The newest version of the Regulatory Technical Standard (RTS) of the Sustainable Finance Disclosure Regulation (SFDR) confirmed that article 9 financial products disclose their alignment with the OECD guidelines and UN principle. These guidelines state that portfolio-company level environmental measurement and management must be installed using environmental management systems and life cycle assessments. Hence, ESG ratings are insufficient to comply with the DNSH principle.
'Do not significantly harm' principle only for Article 9 financial products
The DNSH principle accounts specifically for the Article 9 financial products from the 2019/2088 SFDR proposal. Article 9 products are those financial products having sustainable investments as objective. For products to be able to be termed as sustainable investments, these must comply to disclosure requirement of DNSH reporting, as stated in the final version of the RTS:
“For financial products making sustainable investments, Chapter III also lays down requirements on compliance with the ‘do not significant harm’ principle referred to in Article 2, point (17), of the Sustainable Finance Disclosures Regulation in relation to the principal adverse impact indicators in Annex I. The report must also cover information on whether the investments are aligned with the OECD Guidelines for Multinational Enterprises and the UN Guiding Principles on Business and Human Rights, including the principles and rights set out in the eight fundamental conventions identified in the Declaration of the International Labour Organization on Fundamental Principles and Rights at Work and the International Bill of Human Rights. The objective of this requirement is to bring the ‘ do not significant harm’ disclosures under Article 2, point (17), of the Sustainable Finance Disclosures Regulation in line with the minimum safeguards in Article 18 of the Taxonomy Regulation.”
In short, DNSH reporting must cover the ‘normal’ pre-determined Principal Adverse Impact (PAI) indicators. In addition, it must cover information that the investments in your portfolio align with the OECD Guidelines for Multinational Enterprises and the UN Guiding Principles on Business and Human Rights.

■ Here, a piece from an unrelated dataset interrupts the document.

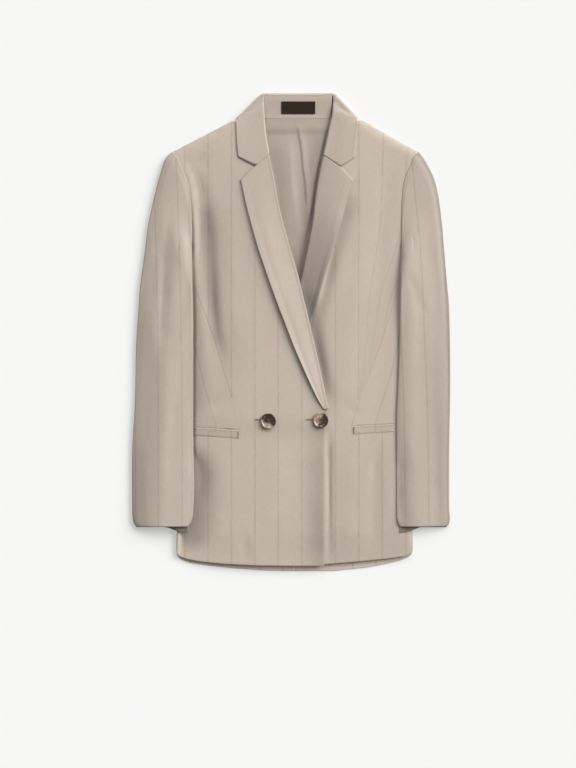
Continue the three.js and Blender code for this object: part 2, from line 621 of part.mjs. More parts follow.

The OECD Guidelines for Multinational Enterprises: Corporate tools & Approaches
Chapter 5 of the OECD Guidelines for Multinational Enterprises: Corporate tools & Approaches states that companies should take due account of the need to protect the environment, public health and safety. They must conduct their activities in such ways that these contribute to the wider goal of sustainable development. More specifically, the OECD lists and elaborates on seven guidelines that companies should follow to achieve these objectives on the environment, public health and safety. These guidelines generally entail the plan-do-check-act cycle by mentioning data collection, planning and implementing in regard to sustainability.

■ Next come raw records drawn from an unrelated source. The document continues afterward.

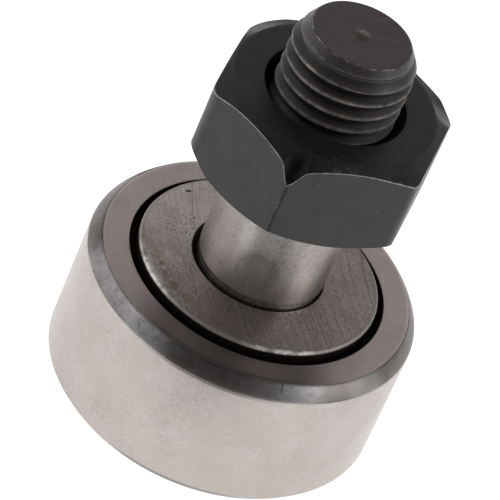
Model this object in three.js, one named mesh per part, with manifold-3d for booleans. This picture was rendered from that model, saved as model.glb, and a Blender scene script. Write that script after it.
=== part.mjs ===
// A stud-type cam follower: an outer ring that turns on needle rollers round a stud, with its nut.
// Millimetres. The stud's axis is Z, the head's outer face is z = 0 and the threaded end is up.

import * as THREE from "three";
import { mergeVertices } from "three/addons/utils/BufferGeometryUtils.js";
import Module from "manifold-3d";

// Outer ring
const RING_RADIUS = 13;
const RING_WIDTH = 12;
const RING_CHAMFER_RADIAL = 0.9; // on the washer's side
const RING_CHAMFER_AXIAL = 1.2;
const RING_HEAD_CHAMFER_RADIAL = 0.7;
const RING_HEAD_CHAMFER_AXIAL = 0.85;
const RING_RACE_RADIUS = 9;
const RING_RECESS_RADIUS = 10.05;
const RING_EDGE_BREAK = 0.2;

// Stud: head, inner raceway, shank and thread
const FACE_STEP = 0.6; // how far the head and the washer stand proud of the ring's faces
const FLANGE_RADIUS = 9.45;
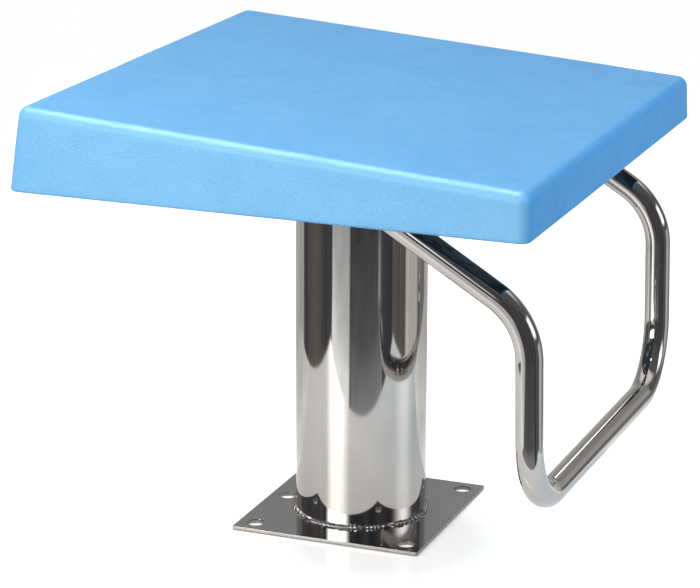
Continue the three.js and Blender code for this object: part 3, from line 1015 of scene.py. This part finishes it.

For the sake of this article, there is a specific focus on principles 1 and 3. These principles oppose the use of ‘simple’ ESG data from ESG raters. Rather, these principles state that the portfolio-company level environmental management systems should be established, and life cycle assessment must be performed to address decision-making.
Principle 1: Environmental Management System (EMS)
The first principle mentions the establishment and maintenance of a system of environmental management appropriate to the company. This guideline specifically mentions:
a) collection and evaluation of timely and adequate information
b) establishment of measurable objectives
c) regular monitoring and verification
The OECD guidelines mention in this regard specifically the adoption of (parts of) the ISO 14000 series of environmental management systems.
To support the DNSH principle of your private equity portfolio, this typically involves active ownership. This is a new incentive for involvement on portfolio-company level for private equity managers. However, with the right collaborations and the right approach, it will only raise the enterprise value of your portfolio-companies in the direction of the 2030 Paris Agreement commitments.
Principle 3: Life Cycle Assessment
This principle is to assess, and address in decision-making, the foreseeable environmental, health, and safety-related impacts associated with the processes, goods, and services of the enterprise over their full life-cycle. Typically, this type of data is gathered and assessed at company-level. Moreover, the quality of this type of assessment improves when more company-specific data is collected from partners in the supply chain.
Performing LCA studies over your complete portfolio does take some time. However, thinking back to our first principle, it is about the implementation of an EMS (environmental management system). LCAs in combination with the EMS means our data collection and assessment is a dynamic process over time.
So, what does compliance with the DNSH-principle mean for my firm?
As stated in the RTS, a financial market participant must disclose according to the PAI indicators. Subsequently, to term an investment as a ‘sustainable investment’, must prove it does not significantly harm any of these indicators. In addition, report on the alignment with, amongst others, the OECD Guidelines for Multinational Enterprises.
This portfolio-company level environmental management system and the data assessment with organizational- or product life cycle assessments do consume some time and effort. However, typically for our investors (PE, VC, etc) the goal is to retain (partial) ownerships of a company for about 5-10 years, managing improvements in the meantime.
Please take into account that it is the year 2030 in just eight years. The first target year of the Paris Climate Agreement and many resulting environmental legislation in the EU. The year of 40% greenhouse gas emission reduction. The year of 32% share of renewable energy. The year of sector-specific circular economy targets, with a general objective of 30% improvement of resource efficiency. All of which is facilitated with our environmental management system on company and portfolio level.
Hence, by investing in the environmental performance of your investee companies now, you will raise their enterprise value. For this, you will receive your financial reward when divesting future-proof and environmentally compliant companies near or in 2030.